What Rick Rios always will remember about Drushaun Humphrey isn't that he was a great football player, but that he was great around kids.
Like the time when, after helping beat a football rival for the first time in decades, Mr. Humphrey playfully ruffled the hair of Mr. Rios' four-year-old boy even though the television cameras were all focused on him, the star of the game.
That's the kind of memory that Mr. Rios shared with more than 2,000 people who crammed into a south Toledo church for the Rogers High School football star's funeral in 2001 after he suffered cardiac arrest while playing basketball with friends. It wasn't easy to deliver a eulogy, but it was important for Mr. Rios, the school's head football coach.
"You just want to convey what that person meant to you," he said. "You want to give people who were there who didn't know him as well, give them an opportunity to feel what he was like. You basically just speak your heart."
Mr. Rios isn't alone. Once considered almost exclusively within the purview of clergy, more everyday folk are standing up and giving eulogies for their families and friends in addition to or in place of clergy.
"In talking with colleagues across the country, I think it's increasing, obviously," said Bob Vandenbergh, past president of the National Funeral Directors Association and a practicing funeral director northeast of Detroit.
Just look at some of the limitations that some churches have put on them - narrowing how many people may speak or for how long or when, he said.
Overall, family or friends probably give a eulogy more than 45 percent of the time, though not always during the funeral ceremony itself, he said.
You've heard some of the famous ones: Earl Charles Spencer talking about his sister, Princess Diana. Madonna eulogizing Versace. President Reagan remembering the Challenger astronauts to a mournful nation.
In a way, these eulogies for celebrities may have paved the way for the rest of the public, suggests Cyrus M. Copeland, editor of Farewell, Godspeed: The Greatest Eulogies of Our Time (Harmony Books, 2003).
"Their eulogies were the first to be secularized," he said. "We see Cher on television eulogizing Sonny Bono and we think, 'Oh, I can do that.'"
There are other factors too - the empowerment of the baby boomer generation, a trending away from formality in American culture, and even the transience of modern people.
"For that reason we're not as well known to our clergy," Mr. Copeland said. "We move much more frequently than our parents."
The Rev. Lee Powell, senior pastor at CedarCreek Church in Perrysburg Township, said he encourages congregants to give eulogies for loved ones because they knew them best.
"I say that a family member can do a eulogy. It's the remembrance of the person," he said. "My role is to bring hope to a situation where people feel helpless, bring some relief to the grief with Scripture."

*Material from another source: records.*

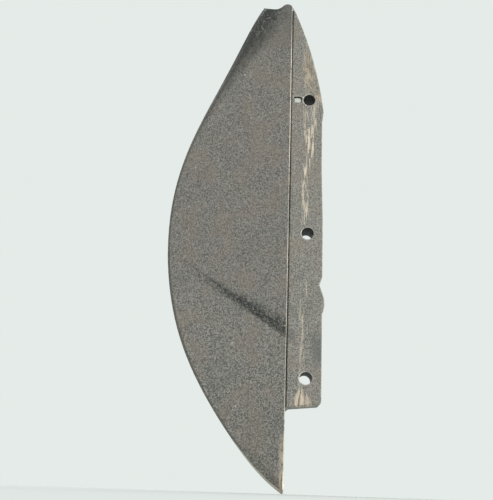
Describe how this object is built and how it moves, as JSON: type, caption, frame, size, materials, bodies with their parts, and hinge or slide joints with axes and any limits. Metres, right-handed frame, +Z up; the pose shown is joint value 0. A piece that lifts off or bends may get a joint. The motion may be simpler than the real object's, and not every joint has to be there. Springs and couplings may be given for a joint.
{
  "type": "seed drill share",
  "caption": "Crescent-shaped wedge share for a seed drill coulter: welded hollow body with a hard point and a drilled mounting bar.",
  "frame": {"origin": "centre of the middle bolt bore, on the share's centre plane", "axes": "+X towards the rear edge of the mounting bar, away from the keel; +Y across the share towards its right side; +Z up towards the crown"},
  "size_m": [0.1308, 0.0312, 0.423],
  "materials": {
    "blasted_steel": "dark shot-blasted steel with a fine granular skin",
    "hard_steel": "hardened steel, ground at the edges",
    "weld_steel": "weld metal, dressed flush and blasted"
  },
  "bodies": {
    "root": {"mounting_bar": "blasted_steel", "left_cheek": "blasted_steel", "right_cheek": "blasted_steel", "crown_cap": "blasted_steel", "upper_rib": "blasted_steel", "middle_rib": "blasted_steel", "lower_rib": "blasted_steel", "share_point": "hard_steel", "keel_seam_weld": "weld_steel", "left_point_weld": "weld_steel", "right_point_weld": "weld_steel", "left_plug_welds": "weld_steel", "right_plug_welds": "weld_steel", "heel_weld": "weld_steel", "rib_welds": "weld_steel"}
  },
  "joints": []
}
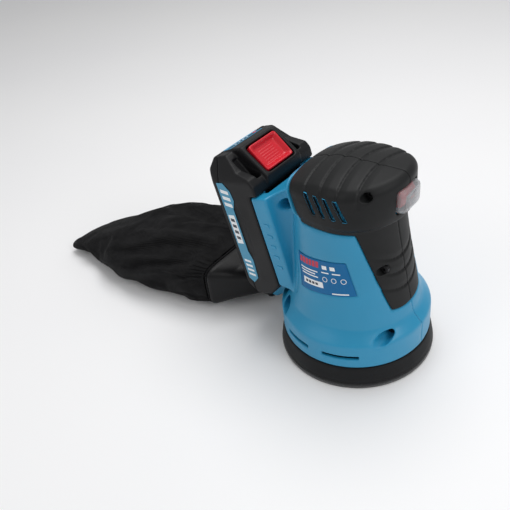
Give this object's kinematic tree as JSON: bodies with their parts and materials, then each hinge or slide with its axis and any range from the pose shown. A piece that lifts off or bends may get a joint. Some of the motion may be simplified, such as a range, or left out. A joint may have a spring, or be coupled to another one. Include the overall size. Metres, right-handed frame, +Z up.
{
  "type": "random orbital sander",
  "caption": "Cordless palm orbital sander: round hook-faced pad, skirted motor body with soft grip, rear slide-on battery pack and fabric dust bag.",
  "frame": {"origin": "centre of the pad's sanding face, on the surface that the sander stands on", "axes": "+Z up through the body, +X towards the switch at the front, -X towards the battery and dust bag, Y = 0 is the housing's parting plane"},
  "size_m": [0.3765, 0.125, 0.168],
  "materials": {
    "housing_blue": "smooth moulded plastic, satin",
    "soft_grip": "matt over-moulded elastomer",
    "screw_steel": "zinc plated",
    "label_blue": "printed film, satin",
    "pack_label": "printed film, satin",
    "clear_boot": "frosted clear elastomer",
    "switch_red": "satin moulded plastic",
    "inner_black": "moulded plastic",
    "board_green": "solder mask",
    "motor_steel": "drawn steel",
    "magnet": "sintered ferrite",
    "winding": "enamelled copper over a steel core",
    "copper": "turned copper and brass",
    "pack_black": "fine textured moulding",
    "cell_wrap": null,
    "pad_rubber": "moulded closed-cell foam",
    "hook_pile": "hook-and-loop face",
    "bag_fabric": "thin black woven polyester"
  },
  "bodies": {
    "housing": {"housing_right": "housing_blue", "housing_left": "housing_blue", "grip_right": "soft_grip", "grip_left": "soft_grip", "housing_screw_head_front": "screw_steel", "housing_screw_neck": "screw_steel", "housing_screw_skirt": "screw_steel", "housing_screw_mount_top": "screw_steel", "housing_screw_mount_foot": "screw_steel", "rating_label": "label_blue", "switch_boot": "clear_boot", "switch_body": "inner_black", "control_board": "board_green", "motor_can": "motor_steel", "motor_end_cap": "inner_black", "motor_magnets": "magnet", "lower_motor_bearing": "motor_steel", "upper_motor_bearing": "motor_steel", "pad_brake_ring": "pad_rubber", "dust_duct": "housing_blue", "terminal_block": "inner_black", "terminal_blade_1": "copper", "terminal_blade_2": "copper"},
    "rocker": {"switch_rocker": "switch_red"},
    "rotor": {"motor_shaft": "motor_steel", "armature": "winding", "commutator": "copper", "dust_fan": "inner_black", "orbit_crank": "motor_steel", "pad_bearing_inner": "motor_steel"},
    "pad": {"backing_plate": "inner_black", "pad_bearing_outer": "motor_steel", "pad_foam": "pad_rubber", "hook_disc": "hook_pile", "pad_screw_1": "screw_steel", "pad_screw_2": "screw_steel", "pad_screw_3": "screw_steel"},
    "battery": {"battery_case_outer": "pack_black", "battery_case_inner": "pack_black", "battery_label_right": "pack_label", "battery_label_left": "pack_label", "gauge_panel": "label_blue", "battery_cell_1": "cell_wrap", "battery_cell_2": "cell_wrap", "battery_cell_3": "cell_wrap", "battery_cell_4": "cell_wrap", "battery_cell_5": "cell_wrap", "battery_board": "board_green", "release_spring": "motor_steel"},
    "release": {"release_button": "switch_red"},
    "gauge_key": {"gauge_button": "switch_red"},
    "bag": {"bag_adaptor": "pack_black", "bag_elastic": "bag_fabric", "dust_bag": "bag_fabric"}
  },
  "joints": [
    {"name": "rotor_spin", "type": "hinge", "parent": "housing", "child": "rotor", "pos_m": [-0.00125, 0, 0.08], "axis": [0, 0, 1], "continuous": true},
    {"name": "pad_spin", "type": "hinge", "parent": "rotor", "child": "pad", "pos_m": [0, 0, 0.02], "axis": [0, 0, 1], "continuous": true},
    {"name": "rocker_tilt", "type": "hinge", "parent": "housing", "child": "rocker", "pos_m": [0.037, 0, 0.1485], "axis": [0, 1, 0], "range_deg": [0, 12]},
    {"name": "battery_slide", "type": "slide", "parent": "housing", "child": "battery", "axis": [-0.23, 0, 0.9732], "range_m": [0, 0.085]},
    {"name": "release_press", "type": "slide", "parent": "battery", "child": "release", "axis": [-0.6462, 0, -0.7632], "range_m": [0, 0.003], "stiffness_N_per_m": 600, "deforming": ["release_spring"]},
    {"name": "gauge_press", "type": "slide", "parent": "battery", "child": "gauge_key", "axis": [0.44, 0, -0.898], "range_m": [0, 0.0006], "stiffness_N_per_m": 300},
    {"name": "bag_slide", "type": "slide", "parent": "housing", "child": "bag", "axis": [-1, 0, 0], "range_m": [0, 0.03]}
  ]
}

While there may be concerns about the number of people giving eulogies or the amount of time taken up, it can really help in the grieving process, said the Rev. Charles E. Singler, director of worship for the Catholic Diocese of Toledo.
"By offering words of reflection, that helps them to articulate further in an open forum the pain and the loss of the experience," he said.
For those who do decide to deliver a eulogy, help is out there - sometimes for a price. Just check out any of a number of Web sites that provide guidelines, samples, and in some cases the whole eulogy.
Ryan Ringold, of Bloomfield Hills, Mich., started www.eulogyspeeches.com in March to fill a niche and has seen business increase from month to month. For $17, clients are able to download a book to help them.
"It's not only a guide on how to write your own eulogy, but there are also several other samples - for brothers, fathers, grandparents," he said. Often times, he continued, they will use 90 percent of the template, changing the names and inserting personal stories.
Some local clergy said it's still extremely uncommon for congregants to ask to eulogize a loved one. After 34 years of pastoring, the Rev. Otis Gordon, of Warren AME Church, has only had one person ask to give a eulogy.
"Usually the person is experiencing so much grief that they do not want to," he said.
In that one case, though, a man who lost his wife after more than 25 years of marriage wanted to share with his colleagues and family a little about their lives together.
"He said he knew her better than anyone," he said. "He did an excellent job."